話が横道に逸れましたが、温泉と地震の関係が表裏一体であるように風呂、清潔に身を保とうとする習慣と疫病の流行も長い歴史の中で深く関わりあって今に繋がっているのです。
コロナも縁!
「関わる」「繋がる」ということは別の言い方をすると「ご縁」です。コロナとの縁に「ご」はつけたくありませんが、私たちがそれぞれにコロナ禍に直面しているのも「縁」です。縁は人と人との出会いだけを指すわけではありません。生まれた場所や時間なども縁の一種です。そのことに文句を言っても変えることはできません。今は世界規模で皆、好まないご縁を結ばされてしまっていますが、ご縁を結んだ以上は受け入れて何とかしなければなりません。
縁は結果を生み、その結果は次の結果につながる原因になります。

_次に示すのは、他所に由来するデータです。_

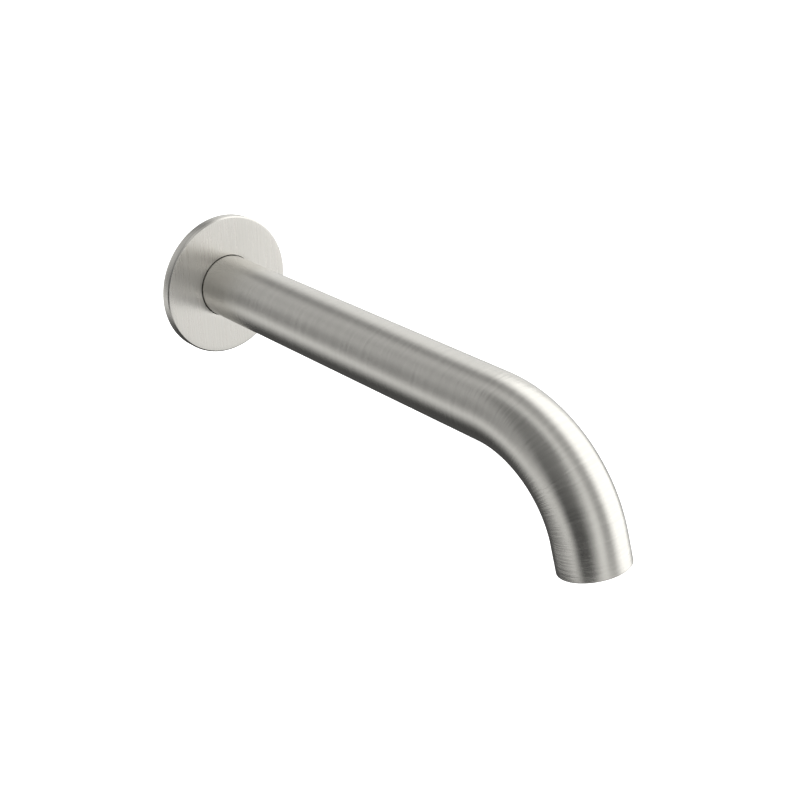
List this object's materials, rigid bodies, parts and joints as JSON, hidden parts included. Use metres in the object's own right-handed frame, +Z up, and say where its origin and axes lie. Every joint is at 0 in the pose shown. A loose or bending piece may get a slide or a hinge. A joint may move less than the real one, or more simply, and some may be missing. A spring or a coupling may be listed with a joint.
{
  "type": "wall mounted bath spout",
  "caption": "Slim wall-mounted bath spout: a long straight tube that bends down to a recessed aerator, with a thin round cover flange, a threaded wall spigot and a set screw.",
  "frame": {"origin": "centre of the cover flange on the wall's face", "axes": "+Y into the wall along the tube and its inlet thread, -Y out into the room, +Z up, outlet pointing down and slightly forward"},
  "size_m": [0.057, 0.2279, 0.0732],
  "materials": {
    "brushed_nickel": "brushed nickel plate on brass, brushed round the tube and round the flange",
    "brass": "machined",
    "steel": "stainless",
    "rubber": "matte",
    "foam": "closed-cell foam",
    "white_plastic": "satin",
    "grey_plastic": "satin"
  },
  "bodies": {
    "spout": {"wall_spigot": "brass", "spigot_o_ring_rear": "rubber", "spigot_o_ring_front": "rubber", "spout_tube": "brushed_nickel", "inlet_bush": "brass", "outlet_bush": "brass"},
    "set_screw": {"set_screw": "steel"},
    "grip_ring": {"flange_grip_ring": "rubber"},
    "flange": {"cover_flange": "brushed_nickel", "flange_seal": "foam"},
    "washer": {"aerator_washer": "rubber"},
    "aerator": {"aerator_housing": "brushed_nickel", "aerator_body": "white_plastic", "aerator_filter": "grey_plastic", "aerator_jet_disc": "grey_plastic", "aerator_mesh_upper": "steel", "aerator_mesh_lower": "steel", "aerator_grid": "white_plastic"}
  },
  "joints": [
    {"name": "set_screw_travel", "type": "slide", "parent": "spout", "child": "set_screw", "axis": [0, 0, -1], "range_m": [0, 0.0032]},
    {"name": "flange_slide", "type": "slide", "parent": "spout", "child": "grip_ring", "axis": [0, -1, 0], "range_m": [0, 0.148]},
    {"name": "flange_turn", "type": "hinge", "parent": "grip_ring", "child": "flange", "pos_m": [0, 0, 0], "axis": [0, -1, 0], "continuous": true},
    {"name": "aerator_drop", "type": "slide", "parent": "spout", "child": "washer", "axis": [0, -0.2756, -0.9613], "range_m": [0, 0.00601]},
    {"name": "aerator_turn", "type": "hinge", "parent": "washer", "child": "aerator", "pos_m": [0, -0.2, -0.04129], "axis": [0, -0.2756, -0.9613], "range_deg": [0, 2160]}
  ],
  "couplings": [
    {"joint": "aerator_drop", "follows": "aerator_turn", "m_per_rad": 0.00015915}
  ]
}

ですから我々がいただいてしまった悪い縁も何か次に良いことが生まれる原因にしていかなければなりません。次世代にとって何らかの教訓を残すことも大切ですし、この経験で知らされた社会の脆さを自分たちの時代のうちに直すことも必要でしょう。
仏さまの眼
私たちの目はどうしても、自分の痛いところ怖いところにばかりにいきがちです。自己中心的というか…。一方で仏さまはとても広く世間を見渡します。宇宙、地球、自然界、世界、社会、人々、そして自分、その心の奥深くまでもです。
なぜなら世界は人間だけでなく動物や木々などの自然界、そして宇宙全体のバランスの上に成り立っているからです。ばい菌やウイルスもその中に含まれています。すべてが地球にとっては欠かせない構成要素なのです。疫病の流行のような事象に相対したときも人間だけを見ていたらその真理を見出すことはできません。それぞれがそれぞれに関わり合っているのですから。
私たちはこのお寺、日蓮聖人、法華経を通じて一直線に仏さまと深く結ばれています。だからこそ自分の目の中にも「仏さまのような眼」を持とう、持ちたいと願う心を養いたいものです。以前お話しした寺田寅彦がいった「正しく恐がる」ということにも通じるように思います。
ご静聴ありがとうございました。